(Stated problem) Copy, character for character, the lines running from the one with "for kind, plans" to the one with "for corner in", ends included. Leave out every other line.

(Entries)
▼

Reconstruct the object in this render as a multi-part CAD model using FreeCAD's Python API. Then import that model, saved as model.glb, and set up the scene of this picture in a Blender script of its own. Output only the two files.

▲
▼

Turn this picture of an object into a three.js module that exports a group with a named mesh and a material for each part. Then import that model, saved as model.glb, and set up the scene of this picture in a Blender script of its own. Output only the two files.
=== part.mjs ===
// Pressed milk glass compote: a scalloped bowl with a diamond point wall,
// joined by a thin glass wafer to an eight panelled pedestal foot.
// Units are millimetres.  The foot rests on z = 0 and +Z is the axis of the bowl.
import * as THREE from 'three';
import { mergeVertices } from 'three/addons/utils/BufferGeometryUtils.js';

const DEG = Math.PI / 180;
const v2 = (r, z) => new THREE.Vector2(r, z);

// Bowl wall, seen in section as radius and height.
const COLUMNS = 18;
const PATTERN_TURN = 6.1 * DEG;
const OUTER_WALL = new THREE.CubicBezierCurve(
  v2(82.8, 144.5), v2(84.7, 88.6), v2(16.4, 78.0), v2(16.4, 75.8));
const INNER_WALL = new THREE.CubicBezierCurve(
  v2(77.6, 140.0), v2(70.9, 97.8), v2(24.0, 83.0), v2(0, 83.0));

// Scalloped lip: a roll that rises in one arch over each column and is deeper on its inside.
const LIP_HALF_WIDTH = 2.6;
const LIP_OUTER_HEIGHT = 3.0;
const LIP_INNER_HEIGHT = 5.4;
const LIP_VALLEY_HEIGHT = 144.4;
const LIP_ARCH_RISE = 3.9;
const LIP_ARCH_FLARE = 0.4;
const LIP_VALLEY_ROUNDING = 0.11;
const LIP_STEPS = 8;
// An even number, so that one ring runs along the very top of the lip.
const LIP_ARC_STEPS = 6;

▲
▼

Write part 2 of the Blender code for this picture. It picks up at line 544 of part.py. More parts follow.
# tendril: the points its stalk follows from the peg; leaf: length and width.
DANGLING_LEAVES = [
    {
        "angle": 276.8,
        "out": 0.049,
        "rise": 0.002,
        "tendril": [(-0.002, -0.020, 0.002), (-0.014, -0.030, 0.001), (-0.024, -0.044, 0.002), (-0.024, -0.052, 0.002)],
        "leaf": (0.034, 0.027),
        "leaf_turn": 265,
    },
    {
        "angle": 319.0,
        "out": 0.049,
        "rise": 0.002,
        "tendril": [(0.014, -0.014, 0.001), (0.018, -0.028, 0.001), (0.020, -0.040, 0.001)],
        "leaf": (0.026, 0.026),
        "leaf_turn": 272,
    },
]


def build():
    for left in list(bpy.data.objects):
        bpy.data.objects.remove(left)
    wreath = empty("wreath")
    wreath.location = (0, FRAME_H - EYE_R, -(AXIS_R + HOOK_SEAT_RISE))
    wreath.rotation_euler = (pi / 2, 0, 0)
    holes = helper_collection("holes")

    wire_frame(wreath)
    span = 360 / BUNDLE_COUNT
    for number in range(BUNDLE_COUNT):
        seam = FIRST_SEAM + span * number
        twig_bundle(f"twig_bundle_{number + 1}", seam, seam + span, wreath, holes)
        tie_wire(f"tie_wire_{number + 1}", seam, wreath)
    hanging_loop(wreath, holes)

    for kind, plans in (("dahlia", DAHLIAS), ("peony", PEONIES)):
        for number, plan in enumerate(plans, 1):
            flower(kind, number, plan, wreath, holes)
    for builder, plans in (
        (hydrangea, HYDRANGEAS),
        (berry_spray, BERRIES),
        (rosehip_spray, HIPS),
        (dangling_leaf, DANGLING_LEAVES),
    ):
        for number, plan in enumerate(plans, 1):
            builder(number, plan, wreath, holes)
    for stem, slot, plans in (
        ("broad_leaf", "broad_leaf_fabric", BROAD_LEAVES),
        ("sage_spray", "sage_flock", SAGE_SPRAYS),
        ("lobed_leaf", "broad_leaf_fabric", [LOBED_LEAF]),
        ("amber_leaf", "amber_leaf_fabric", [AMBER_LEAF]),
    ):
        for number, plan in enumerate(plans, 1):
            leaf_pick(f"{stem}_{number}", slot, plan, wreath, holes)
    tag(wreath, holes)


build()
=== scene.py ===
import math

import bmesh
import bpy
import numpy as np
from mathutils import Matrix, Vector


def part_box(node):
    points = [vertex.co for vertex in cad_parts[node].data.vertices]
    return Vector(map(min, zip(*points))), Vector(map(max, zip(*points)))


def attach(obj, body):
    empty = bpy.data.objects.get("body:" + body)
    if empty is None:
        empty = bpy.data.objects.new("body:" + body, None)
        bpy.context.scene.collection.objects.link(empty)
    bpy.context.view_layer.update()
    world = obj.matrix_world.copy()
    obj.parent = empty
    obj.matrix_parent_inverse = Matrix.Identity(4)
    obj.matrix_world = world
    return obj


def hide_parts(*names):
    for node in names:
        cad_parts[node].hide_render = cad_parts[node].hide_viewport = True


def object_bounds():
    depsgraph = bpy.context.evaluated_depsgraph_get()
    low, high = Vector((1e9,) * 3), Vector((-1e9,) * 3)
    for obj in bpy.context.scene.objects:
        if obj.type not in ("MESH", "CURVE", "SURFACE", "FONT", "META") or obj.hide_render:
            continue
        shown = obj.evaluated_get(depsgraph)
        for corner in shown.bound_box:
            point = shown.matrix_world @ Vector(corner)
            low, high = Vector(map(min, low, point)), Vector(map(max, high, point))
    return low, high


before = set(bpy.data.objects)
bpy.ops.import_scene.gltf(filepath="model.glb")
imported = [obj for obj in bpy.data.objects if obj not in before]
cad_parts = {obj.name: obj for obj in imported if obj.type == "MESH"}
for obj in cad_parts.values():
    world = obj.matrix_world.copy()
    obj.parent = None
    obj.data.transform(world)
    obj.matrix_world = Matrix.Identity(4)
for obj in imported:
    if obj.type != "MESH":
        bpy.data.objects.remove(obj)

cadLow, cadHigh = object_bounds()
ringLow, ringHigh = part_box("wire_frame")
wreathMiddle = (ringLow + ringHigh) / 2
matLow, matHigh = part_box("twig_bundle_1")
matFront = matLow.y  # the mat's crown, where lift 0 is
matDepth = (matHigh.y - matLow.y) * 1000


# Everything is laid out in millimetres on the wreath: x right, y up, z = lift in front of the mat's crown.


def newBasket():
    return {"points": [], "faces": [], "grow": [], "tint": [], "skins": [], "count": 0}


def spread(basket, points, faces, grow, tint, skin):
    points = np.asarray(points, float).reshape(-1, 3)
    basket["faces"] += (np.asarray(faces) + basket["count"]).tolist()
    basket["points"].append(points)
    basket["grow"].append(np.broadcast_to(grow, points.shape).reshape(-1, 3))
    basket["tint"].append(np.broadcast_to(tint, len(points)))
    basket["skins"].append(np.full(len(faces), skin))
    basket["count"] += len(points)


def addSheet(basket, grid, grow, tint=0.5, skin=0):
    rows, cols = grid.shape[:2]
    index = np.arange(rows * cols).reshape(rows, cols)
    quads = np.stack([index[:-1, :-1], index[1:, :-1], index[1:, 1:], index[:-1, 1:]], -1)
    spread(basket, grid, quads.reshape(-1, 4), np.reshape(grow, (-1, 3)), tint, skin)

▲

(Solution for this problem)
    for kind, plans in (("dahlia", DAHLIAS), ("peony", PEONIES)):
        for number, plan in enumerate(plans, 1):
            flower(kind, number, plan, wreath, holes)
    for builder, plans in (
        (hydrangea, HYDRANGEAS),
        (berry_spray, BERRIES),
        (rosehip_spray, HIPS),
        (dangling_leaf, DANGLING_LEAVES),
    ):
        for number, plan in enumerate(plans, 1):
            builder(number, plan, wreath, holes)
    for stem, slot, plans in (
        ("broad_leaf", "broad_leaf_fabric", BROAD_LEAVES),
        ("sage_spray", "sage_flock", SAGE_SPRAYS),
        ("lobed_leaf", "broad_leaf_fabric", [LOBED_LEAF]),
        ("amber_leaf", "amber_leaf_fabric", [AMBER_LEAF]),
    ):
        for number, plan in enumerate(plans, 1):
            leaf_pick(f"{stem}_{number}", slot, plan, wreath, holes)
    tag(wreath, holes)


build()
=== scene.py ===
import math

import bmesh
import bpy
import numpy as np
from mathutils import Matrix, Vector


def part_box(node):
    points = [vertex.co for vertex in cad_parts[node].data.vertices]
    return Vector(map(min, zip(*points))), Vector(map(max, zip(*points)))


def attach(obj, body):
    empty = bpy.data.objects.get("body:" + body)
    if empty is None:
        empty = bpy.data.objects.new("body:" + body, None)
        bpy.context.scene.collection.objects.link(empty)
    bpy.context.view_layer.update()
    world = obj.matrix_world.copy()
    obj.parent = empty
    obj.matrix_parent_inverse = Matrix.Identity(4)
    obj.matrix_world = world
    return obj


def hide_parts(*names):
    for node in names:
        cad_parts[node].hide_render = cad_parts[node].hide_viewport = True


def object_bounds():
    depsgraph = bpy.context.evaluated_depsgraph_get()
    low, high = Vector((1e9,) * 3), Vector((-1e9,) * 3)
    for obj in bpy.context.scene.objects:
        if obj.type not in ("MESH", "CURVE", "SURFACE", "FONT", "META") or obj.hide_render:
            continue
        shown = obj.evaluated_get(depsgraph)
        for corner in shown.bound_box:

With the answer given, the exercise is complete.